What the task asks: Stop after the line containing "inner_ball = 2.4": print each line exactly from the first line of the listing up to that point.

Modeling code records
## begin

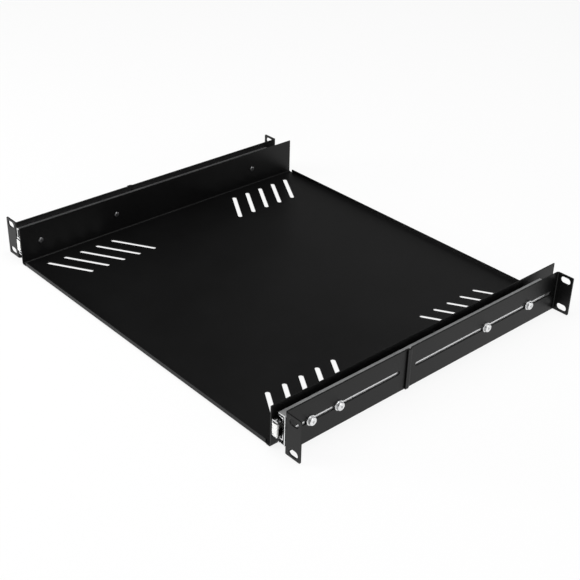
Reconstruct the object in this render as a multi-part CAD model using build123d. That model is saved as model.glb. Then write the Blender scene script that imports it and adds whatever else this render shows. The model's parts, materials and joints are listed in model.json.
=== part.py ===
from build123d import *
import math
import os

# A pull-out vented shelf for a 19 inch rack, one rack unit high.
# A folded tray runs on a pair of three-member ball-bearing slides.
# Each slide is bolted between a front and a rear bracket, whose long slots set the depth.
# Millimetres. X is to the right seen from the front, Y runs into the rack, Z is up.
# The origin is the centre of the front rack-hole pattern, on the front face of the ears.

# Rack standard
rack_width = 482.6
hole_edge_gap = 8.75
hole_pitch = 31.75
rack_hole_length = 12.0
rack_hole_height = 7.1

# Brackets
ear_height = 43.6
ear_sheet = 1.5
ear_bend = 1.0
ear_corner = 1.0
ear_reach = 20.1
rear_ear_gap = 16.4
seam_depth = 147.5
lap = 3.0
lap_clearance = 0.15
joggle_clearance = 0.5
joggle_run = 3.0
slot_height = 4.4
front_slot_start = 10.0
front_slot_seam_gap = 8.0
rear_slot_seam_gap = 12.5
rear_slot_ear_gap = 8.0

# Slides, set between the brackets and the tray
slide_thickness = 13.0
member_corner = 0.8
outer_start = 0.6
outer_length = 356.0
outer_height = 32.0
outer_sheet = 1.2
outer_width = 8.8
middle_start = 1.6
middle_shortfall = 8.0
middle_sheet = 1.0
middle_web_gap = 2.4
middle_tip_gap = 1.4
inner_setback = 0.6
inner_shortfall = 6.0
inner_sheet = 1.2
inner_tip_gap = 1.1
outer_race_offset = 6.8
inner_race_offset = 4.7
race_half_width = 1.8
race_shoulder = 0.4
race_clearance = 0.08
outer_ball = 3.0
inner_ball = 2.4

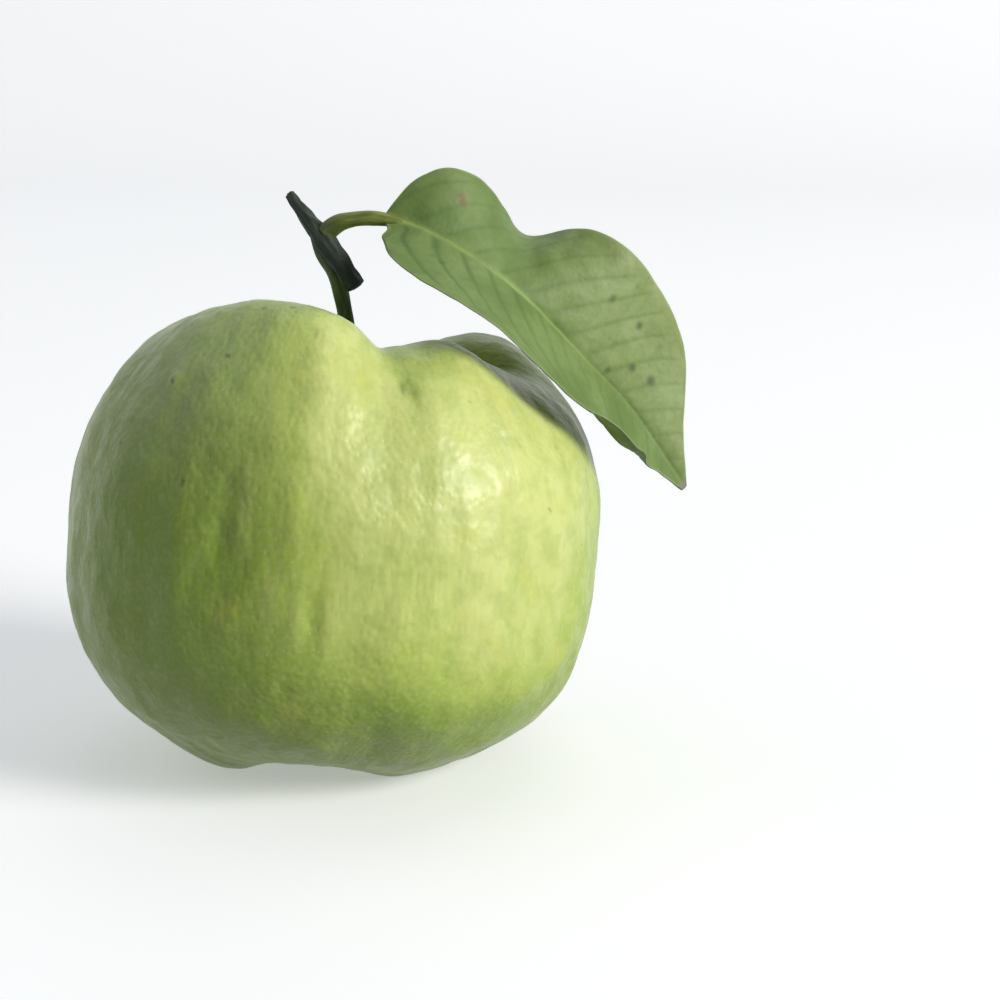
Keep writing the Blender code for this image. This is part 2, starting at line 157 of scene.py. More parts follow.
# The skin is painted paler and yellower on the side that faces this direction, near the window light's:
# partly the fruit's own sun-ripened side, partly painted light
SUNNED_AND_PAINTED_LIGHT_SIDE = (0.57, -0.70, 0.44)

# Twig and stalks, as the solids have them, with radii at shares of their length. The twig runs from its
# tip past a bend and the node to its cut.
TWIG_ROUTE = (
    (-7.5 * MM, 8.0 * MM, 99.7 * MM),
    (-4.55 * MM, 5.4 * MM, 96.1 * MM),
    (-1.2 * MM, 3.1 * MM, 92.4 * MM),
    (4.35 * MM, 0.0, 84.75 * MM),
)
TWIG_RADII = (
    (0.0, 0.8 * MM),
    (0.08, 0.95 * MM),
    (0.2, 1.2 * MM),
    (0.35, 1.5 * MM),
    (0.5, 1.9 * MM),
    (0.62, 1.85 * MM),
    (0.78, 1.75 * MM),
    (1.0, 1.6 * MM),
)

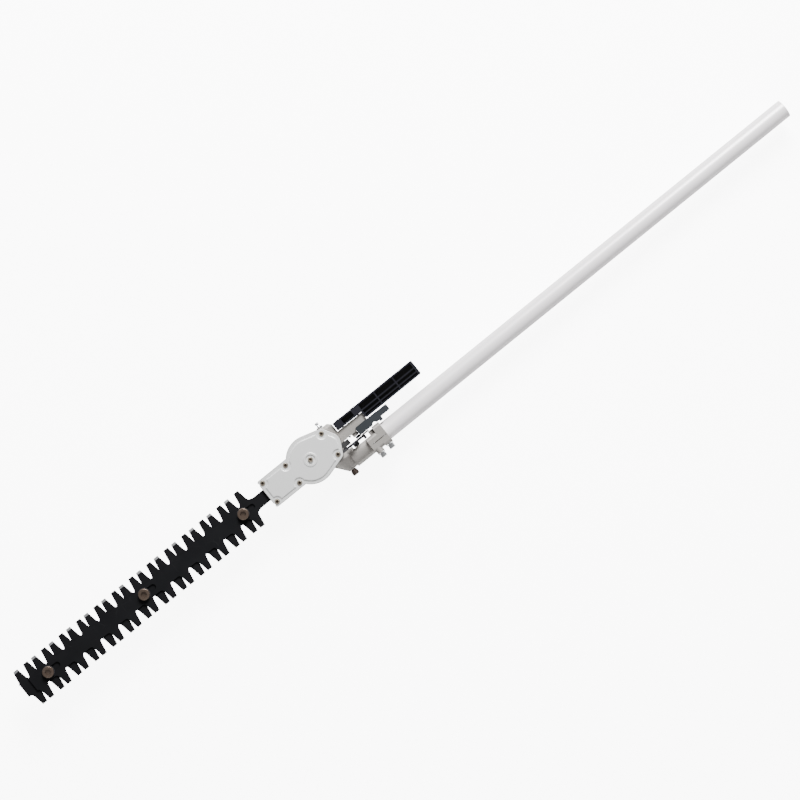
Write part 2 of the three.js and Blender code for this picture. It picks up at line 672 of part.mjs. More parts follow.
function coverScrewAt([x, y], index) {
  const seat = coverZ + cover.rim - coverScrew.seat + gap;
  const solid = cut(
    join(
      rod('z', coverScrew.head, seat, seat + 2.4, {}, 14),
      rod('z', coverScrew.shank, screwTip(x, y), seat + 0.1, {}, 10),
    ),
    rod('z', coverScrew.socket, seat + 1, seat + 6, {}, 6),
  );
  const mesh = make(`cover_screw_${index + 1}`, solid, colours.bronze, 0.45, 0.8);
  mesh.position.set(x, y, 0);
  return mesh;
}

function crankAxle() {
  const solid = cut(
    rod('z', axleRadius, caseFloor.outer, coverZ - gap, {}, 16),
    rod('z', 2 + gap, coverZ - 8, coverZ + 5, {}, 12),
  );
  const mesh = make('crank_axle', solid, colours.steel, 0.35, 0.9);
  mesh.position.x = crankX;
  return mesh;
}

function crankScrew() {
  const seat = coverZ + cover.rim + 1.4 + gap;
  const solid = cut(
    join(rod('z', 3.6, seat, seat + 2.2, {}, 16), rod('z', 2, coverZ - 7, seat + 0.1, {}, 12)),
    rod('z', 1.8, seat + 0.8, seat + 6, {}, 6),
  );
  const mesh = make('crank_screw', solid, colours.bronze, 0.45, 0.8);
  mesh.position.x = crankX;
  return mesh;
}

function greaseNipple() {
  const solid = join(
    rod('y', 2.6, 17, barrel.top + gap + 0.1, {}, 12),
    rod('y', 5.2, barrel.top + gap, barrel.top + 3, {}, 6),
    turned([
      [0, barrel.top + 2.9],
      [2.7, barrel.top + 2.9],
      [1.7, barrel.top + 5.6],
      [2.9, barrel.top + 7.6],
      [2.7, barrel.top + 9.2],
      [1.4, barrel.top + 10.2],
      [0, barrel.top + 10.2],
    ], 14),
  );
  return make('grease_nipple', solid, colours.zinc, 0.25, 0.9);
}

function idlerBearing() {
  const bottom = -bevel.radius - 6.6;
  const solid = ring('z', idlerBearingRadius, idlerRadius + gap, bottom, bottom + 3.8, {});
  return make('idler_bearing', solid, colours.steel, 0.3, 0.9);
}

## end

Complete answer:
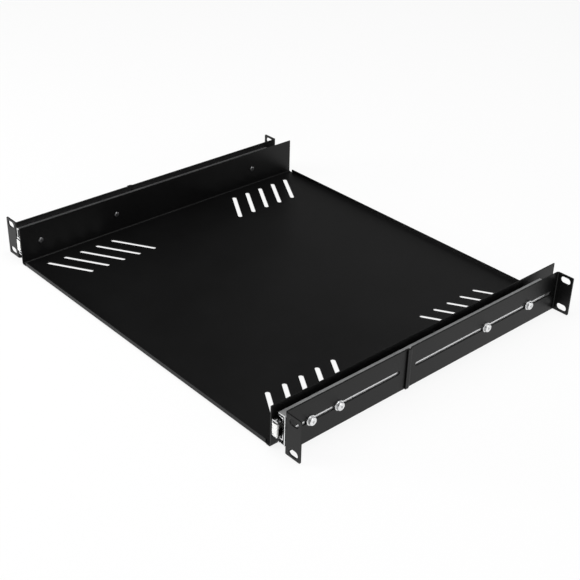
Reconstruct the object in this render as a multi-part CAD model using build123d. That model is saved as model.glb. Then write the Blender scene script that imports it and adds whatever else this render shows. The model's parts, materials and joints are listed in model.json.
=== part.py ===
from build123d import *
import math
import os

# A pull-out vented shelf for a 19 inch rack, one rack unit high.
# A folded tray runs on a pair of three-member ball-bearing slides.
# Each slide is bolted between a front and a rear bracket, whose long slots set the depth.
# Millimetres. X is to the right seen from the front, Y runs into the rack, Z is up.
# The origin is the centre of the front rack-hole pattern, on the front face of the ears.

# Rack standard
rack_width = 482.6
hole_edge_gap = 8.75
hole_pitch = 31.75
rack_hole_length = 12.0
rack_hole_height = 7.1

# Brackets
ear_height = 43.6
ear_sheet = 1.5
ear_bend = 1.0
ear_corner = 1.0
ear_reach = 20.1
rear_ear_gap = 16.4
seam_depth = 147.5
lap = 3.0
lap_clearance = 0.15
joggle_clearance = 0.5
joggle_run = 3.0
slot_height = 4.4
front_slot_start = 10.0
front_slot_seam_gap = 8.0
rear_slot_seam_gap = 12.5
rear_slot_ear_gap = 8.0

# Slides, set between the brackets and the tray
slide_thickness = 13.0
member_corner = 0.8
outer_start = 0.6
outer_length = 356.0
outer_height = 32.0
outer_sheet = 1.2
outer_width = 8.8
middle_start = 1.6
middle_shortfall = 8.0
middle_sheet = 1.0
middle_web_gap = 2.4
middle_tip_gap = 1.4
inner_setback = 0.6
inner_shortfall = 6.0
inner_sheet = 1.2
inner_tip_gap = 1.1
outer_race_offset = 6.8
inner_race_offset = 4.7
race_half_width = 1.8
race_shoulder = 0.4
race_clearance = 0.08
outer_ball = 3.0
inner_ball = 2.4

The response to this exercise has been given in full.